Cynthia KEMPTER, etc., et al., Respondents, v. Timothy ERBAN, et al., Defendants, George Malles, Appellant.

Decided: June 25, 2001

LAWRENCE J. BRACKEN, P.J., WILLIAM D. FRIEDMANN, ANITA R. FLORIO, HOWARD MILLER and SANDRA L. TOWNES, JJ. Ranni Vassalle, LLP, New York, N.Y. (Andrew G. Vassalle of counsel), for appellant. Adams Law Firm, P.C. (Carol R. Finocchio, New York, N.Y., of counsel), for respondent.

In an action to recover damages for personal injuries, etc., the defendant George Malles appeals from an order of the Supreme Court, Westchester County (Donovan, J.), entered November 15, 2000, which denied his motion for summary judgment dismissing the complaint insofar as asserted against him, and granted the plaintiffs' cross motion to strike the third and fourth affirmative defenses asserted in his answer and for leave to serve a supplemental bill of particulars.

ORDERED that the order is reversed, on the law, with costs, the motion is granted, the complaint is dismissed insofar as asserted against the appellant, the cross motion is denied, and the action against the remaining defendants is severed.

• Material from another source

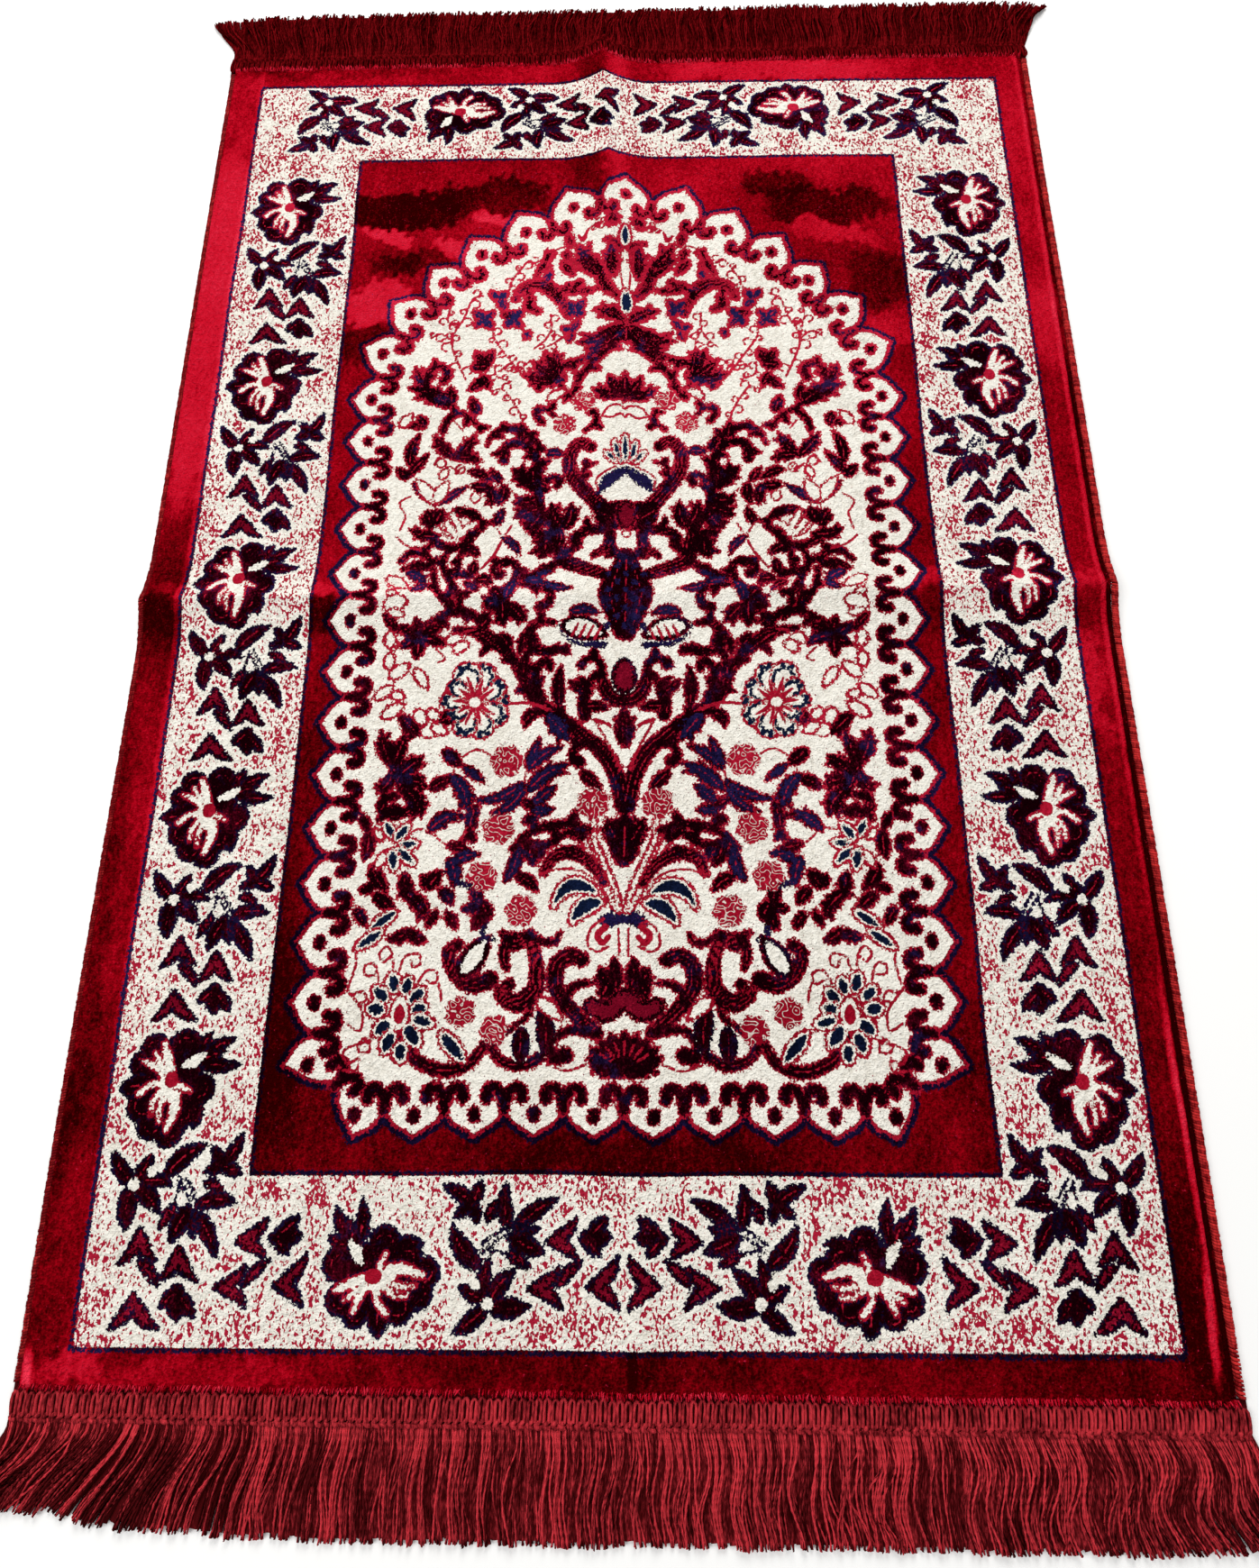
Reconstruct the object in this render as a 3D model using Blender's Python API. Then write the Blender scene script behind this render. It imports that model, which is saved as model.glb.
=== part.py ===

 A plaintiff seeking to recover damages from a landlord under a theory of strict liability for a dog bite must prove that the landlord had notice that the dog was being harbored on the premises and that the landlord knew or should have known that the dog had vicious propensities (see, Bemiss v. Acken, 273 A.D.2d 332, 709 N.Y.S.2d 592;  Lebron v. New York City Hous. Auth., 268 A.D.2d 563, 702 N.Y.S.2d 623).

 Here, the Supreme Court erred in denying the appellant's motion for summary judgment dismissing the complaint insofar as asserted against him, as the appellant's moving papers established a prima facie case of entitlement to judgment as a matter of law.   The appellant submitted evidentiary proof that he lacked any knowledge that the dog had vicious propensities, and the plaintiffs failed to raise a triable issue of fact (see, Bemiss v. Acken, supra;  Lebron v. New York City Hous. Auth., supra).

In light of this determination, the Supreme Court should also have denied the plaintiffs' cross motion.